(Supplied material)
○ ○ ○ ○ ○ ○ ○
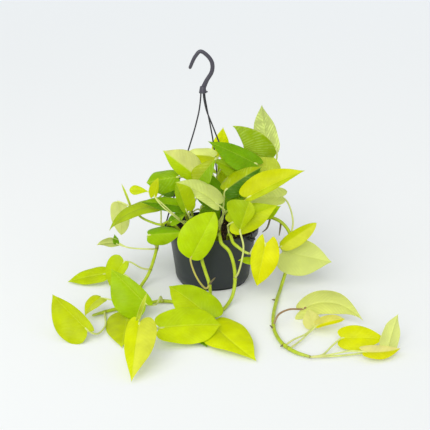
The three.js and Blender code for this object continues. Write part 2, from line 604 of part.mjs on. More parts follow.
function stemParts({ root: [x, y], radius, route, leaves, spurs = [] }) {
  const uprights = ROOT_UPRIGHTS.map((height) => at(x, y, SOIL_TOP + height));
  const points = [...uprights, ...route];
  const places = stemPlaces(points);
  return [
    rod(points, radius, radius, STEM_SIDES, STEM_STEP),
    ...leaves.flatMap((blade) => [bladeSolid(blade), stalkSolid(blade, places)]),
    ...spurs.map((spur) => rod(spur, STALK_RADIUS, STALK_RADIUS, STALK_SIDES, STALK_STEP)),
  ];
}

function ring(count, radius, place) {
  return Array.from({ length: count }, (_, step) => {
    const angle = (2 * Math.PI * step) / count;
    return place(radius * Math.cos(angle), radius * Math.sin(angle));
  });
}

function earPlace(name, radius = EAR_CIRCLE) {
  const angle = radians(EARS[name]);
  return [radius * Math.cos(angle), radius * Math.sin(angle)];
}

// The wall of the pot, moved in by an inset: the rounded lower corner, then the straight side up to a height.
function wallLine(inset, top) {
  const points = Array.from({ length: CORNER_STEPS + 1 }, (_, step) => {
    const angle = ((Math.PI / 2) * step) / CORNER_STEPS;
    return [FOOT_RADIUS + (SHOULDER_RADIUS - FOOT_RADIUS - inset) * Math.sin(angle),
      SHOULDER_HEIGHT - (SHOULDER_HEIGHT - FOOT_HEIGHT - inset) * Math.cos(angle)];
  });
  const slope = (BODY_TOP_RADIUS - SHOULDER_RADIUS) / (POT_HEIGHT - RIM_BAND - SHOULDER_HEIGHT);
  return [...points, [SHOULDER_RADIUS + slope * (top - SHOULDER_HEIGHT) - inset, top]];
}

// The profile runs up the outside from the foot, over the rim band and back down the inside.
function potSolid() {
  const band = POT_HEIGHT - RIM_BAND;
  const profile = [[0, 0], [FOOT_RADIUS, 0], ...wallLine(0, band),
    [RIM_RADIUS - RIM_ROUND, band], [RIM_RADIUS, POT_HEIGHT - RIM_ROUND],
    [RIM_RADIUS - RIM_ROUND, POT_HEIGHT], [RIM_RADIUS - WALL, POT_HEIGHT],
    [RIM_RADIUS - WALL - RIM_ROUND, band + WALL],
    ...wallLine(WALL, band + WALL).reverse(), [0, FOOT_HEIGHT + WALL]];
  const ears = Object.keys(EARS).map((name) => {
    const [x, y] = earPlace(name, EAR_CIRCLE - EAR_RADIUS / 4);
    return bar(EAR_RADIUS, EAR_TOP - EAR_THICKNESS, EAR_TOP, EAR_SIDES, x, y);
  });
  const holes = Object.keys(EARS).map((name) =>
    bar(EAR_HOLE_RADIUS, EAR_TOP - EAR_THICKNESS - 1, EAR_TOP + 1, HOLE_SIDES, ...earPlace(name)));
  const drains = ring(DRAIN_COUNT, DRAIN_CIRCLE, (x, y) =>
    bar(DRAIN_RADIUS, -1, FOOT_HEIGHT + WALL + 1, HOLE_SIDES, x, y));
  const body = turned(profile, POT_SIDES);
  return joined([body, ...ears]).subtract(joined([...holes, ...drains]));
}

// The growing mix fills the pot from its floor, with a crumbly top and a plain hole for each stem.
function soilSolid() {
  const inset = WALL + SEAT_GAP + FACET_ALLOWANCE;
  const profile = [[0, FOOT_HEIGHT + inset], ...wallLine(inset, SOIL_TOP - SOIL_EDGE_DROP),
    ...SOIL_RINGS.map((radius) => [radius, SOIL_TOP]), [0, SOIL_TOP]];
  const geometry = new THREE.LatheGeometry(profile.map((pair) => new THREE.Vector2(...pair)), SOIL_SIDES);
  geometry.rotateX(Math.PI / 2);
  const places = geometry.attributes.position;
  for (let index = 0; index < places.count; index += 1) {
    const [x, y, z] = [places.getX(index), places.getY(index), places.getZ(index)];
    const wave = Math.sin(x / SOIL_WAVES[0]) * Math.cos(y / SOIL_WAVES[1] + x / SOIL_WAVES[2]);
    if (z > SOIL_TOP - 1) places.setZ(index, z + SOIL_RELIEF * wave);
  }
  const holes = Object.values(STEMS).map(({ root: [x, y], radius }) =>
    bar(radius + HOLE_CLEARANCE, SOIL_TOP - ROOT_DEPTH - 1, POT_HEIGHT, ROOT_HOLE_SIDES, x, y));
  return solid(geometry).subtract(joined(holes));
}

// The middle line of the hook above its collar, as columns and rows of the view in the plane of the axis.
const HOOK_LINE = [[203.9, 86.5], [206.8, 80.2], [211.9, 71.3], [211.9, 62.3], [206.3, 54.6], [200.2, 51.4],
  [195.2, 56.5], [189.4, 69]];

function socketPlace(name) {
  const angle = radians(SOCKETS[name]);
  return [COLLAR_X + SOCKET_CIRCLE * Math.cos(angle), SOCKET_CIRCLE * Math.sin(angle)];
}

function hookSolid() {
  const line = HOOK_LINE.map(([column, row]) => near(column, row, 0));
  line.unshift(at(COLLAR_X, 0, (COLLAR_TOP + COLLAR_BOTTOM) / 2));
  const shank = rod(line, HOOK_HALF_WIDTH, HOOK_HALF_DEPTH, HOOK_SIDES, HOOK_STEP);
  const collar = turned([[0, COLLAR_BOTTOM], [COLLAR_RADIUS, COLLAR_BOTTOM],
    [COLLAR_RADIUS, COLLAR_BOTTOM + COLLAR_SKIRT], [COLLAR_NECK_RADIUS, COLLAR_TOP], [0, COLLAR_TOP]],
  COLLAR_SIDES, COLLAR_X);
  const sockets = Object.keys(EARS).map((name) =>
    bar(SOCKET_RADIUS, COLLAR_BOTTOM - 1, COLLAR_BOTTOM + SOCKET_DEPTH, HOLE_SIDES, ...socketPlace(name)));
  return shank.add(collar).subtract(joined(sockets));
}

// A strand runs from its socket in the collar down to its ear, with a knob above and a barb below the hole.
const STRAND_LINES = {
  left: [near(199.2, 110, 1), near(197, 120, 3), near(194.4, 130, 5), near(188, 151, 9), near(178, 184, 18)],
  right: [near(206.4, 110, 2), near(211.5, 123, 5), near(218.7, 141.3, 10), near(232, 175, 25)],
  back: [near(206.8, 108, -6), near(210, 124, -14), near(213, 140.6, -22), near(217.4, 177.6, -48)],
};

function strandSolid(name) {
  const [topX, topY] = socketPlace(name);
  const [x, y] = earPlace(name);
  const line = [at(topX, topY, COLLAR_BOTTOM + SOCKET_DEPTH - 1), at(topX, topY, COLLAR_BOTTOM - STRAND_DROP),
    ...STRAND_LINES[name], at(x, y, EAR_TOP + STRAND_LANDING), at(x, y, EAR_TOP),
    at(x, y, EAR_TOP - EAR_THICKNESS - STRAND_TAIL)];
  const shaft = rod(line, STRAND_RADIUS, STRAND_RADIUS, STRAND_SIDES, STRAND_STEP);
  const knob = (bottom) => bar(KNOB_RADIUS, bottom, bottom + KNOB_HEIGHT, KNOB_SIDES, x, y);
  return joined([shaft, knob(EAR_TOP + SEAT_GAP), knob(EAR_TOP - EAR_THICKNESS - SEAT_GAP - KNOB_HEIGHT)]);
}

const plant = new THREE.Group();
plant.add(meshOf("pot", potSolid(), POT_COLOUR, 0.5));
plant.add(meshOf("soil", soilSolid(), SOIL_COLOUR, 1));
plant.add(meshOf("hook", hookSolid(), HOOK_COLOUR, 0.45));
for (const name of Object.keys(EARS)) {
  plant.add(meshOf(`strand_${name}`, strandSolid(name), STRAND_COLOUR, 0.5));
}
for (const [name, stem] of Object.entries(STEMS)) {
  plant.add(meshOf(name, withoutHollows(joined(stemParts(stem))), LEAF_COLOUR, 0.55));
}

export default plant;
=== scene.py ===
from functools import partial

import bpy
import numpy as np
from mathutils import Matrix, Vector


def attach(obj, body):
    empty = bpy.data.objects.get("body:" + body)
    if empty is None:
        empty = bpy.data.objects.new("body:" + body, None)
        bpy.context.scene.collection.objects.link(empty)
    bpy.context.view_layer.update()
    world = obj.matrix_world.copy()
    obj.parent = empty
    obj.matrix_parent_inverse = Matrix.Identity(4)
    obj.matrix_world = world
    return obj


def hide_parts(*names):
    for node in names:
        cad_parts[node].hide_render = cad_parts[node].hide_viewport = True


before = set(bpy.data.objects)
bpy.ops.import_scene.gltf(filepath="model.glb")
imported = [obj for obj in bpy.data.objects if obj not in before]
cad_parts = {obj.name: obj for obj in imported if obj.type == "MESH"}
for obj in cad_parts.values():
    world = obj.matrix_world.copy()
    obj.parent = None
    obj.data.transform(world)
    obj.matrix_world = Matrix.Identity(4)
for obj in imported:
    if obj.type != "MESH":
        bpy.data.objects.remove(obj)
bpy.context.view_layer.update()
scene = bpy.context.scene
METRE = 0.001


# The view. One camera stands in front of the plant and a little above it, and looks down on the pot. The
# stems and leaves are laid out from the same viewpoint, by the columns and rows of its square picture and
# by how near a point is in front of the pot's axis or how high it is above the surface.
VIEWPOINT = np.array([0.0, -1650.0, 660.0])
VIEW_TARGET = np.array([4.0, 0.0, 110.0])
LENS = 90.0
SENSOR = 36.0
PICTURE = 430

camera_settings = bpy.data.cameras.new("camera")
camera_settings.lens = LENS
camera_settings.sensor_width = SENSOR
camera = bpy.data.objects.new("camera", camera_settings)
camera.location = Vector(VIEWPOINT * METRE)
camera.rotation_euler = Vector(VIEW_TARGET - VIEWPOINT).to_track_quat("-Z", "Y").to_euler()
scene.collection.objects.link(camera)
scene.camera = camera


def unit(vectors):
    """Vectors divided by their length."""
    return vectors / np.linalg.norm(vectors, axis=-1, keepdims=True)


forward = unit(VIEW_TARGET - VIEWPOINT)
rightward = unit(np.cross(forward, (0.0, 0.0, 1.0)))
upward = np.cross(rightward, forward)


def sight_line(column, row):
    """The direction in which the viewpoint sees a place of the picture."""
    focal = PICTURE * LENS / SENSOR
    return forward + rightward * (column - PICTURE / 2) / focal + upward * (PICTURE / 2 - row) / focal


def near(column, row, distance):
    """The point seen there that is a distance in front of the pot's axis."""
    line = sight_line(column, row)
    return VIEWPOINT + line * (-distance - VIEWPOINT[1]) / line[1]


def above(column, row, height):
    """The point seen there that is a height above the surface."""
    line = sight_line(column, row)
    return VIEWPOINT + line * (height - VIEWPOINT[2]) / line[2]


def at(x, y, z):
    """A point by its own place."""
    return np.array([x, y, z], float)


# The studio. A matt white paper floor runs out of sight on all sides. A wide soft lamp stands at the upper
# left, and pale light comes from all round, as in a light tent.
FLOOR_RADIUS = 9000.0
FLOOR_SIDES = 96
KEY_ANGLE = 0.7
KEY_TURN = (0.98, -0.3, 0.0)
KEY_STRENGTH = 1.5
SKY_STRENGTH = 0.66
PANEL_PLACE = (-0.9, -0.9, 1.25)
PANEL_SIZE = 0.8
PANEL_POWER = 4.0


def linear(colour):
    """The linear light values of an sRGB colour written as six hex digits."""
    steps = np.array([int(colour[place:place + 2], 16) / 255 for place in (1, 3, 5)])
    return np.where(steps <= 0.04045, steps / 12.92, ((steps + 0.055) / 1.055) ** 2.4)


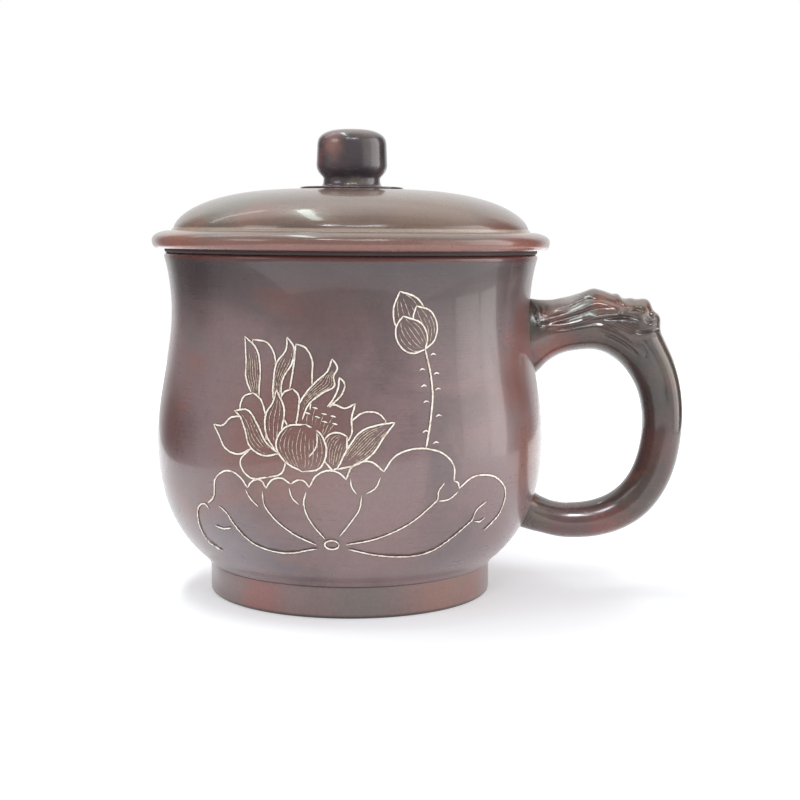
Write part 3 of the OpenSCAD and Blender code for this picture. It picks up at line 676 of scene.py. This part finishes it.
○ ○ ○ ○ ○ ○ ○
(What the task requires) Nothing beyond the lines starting at the line containing "cad_parts[node].hide_render = cad_parts[node].hide_viewport" and ending at the line containing "bpy.data.objects.remove(obj)" is to be reproduced; reproduce those lines exactly, both ends included.

(Output)
        cad_parts[node].hide_render = cad_parts[node].hide_viewport = True


before = set(bpy.data.objects)
bpy.ops.import_scene.gltf(filepath="model.glb")
imported = [obj for obj in bpy.data.objects if obj not in before]
cad_parts = {obj.name: obj for obj in imported if obj.type == "MESH"}
for obj in cad_parts.values():
    world = obj.matrix_world.copy()
    obj.parent = None
    obj.data.transform(world)
    obj.matrix_world = Matrix.Identity(4)
for obj in imported:
    if obj.type != "MESH":
        bpy.data.objects.remove(obj)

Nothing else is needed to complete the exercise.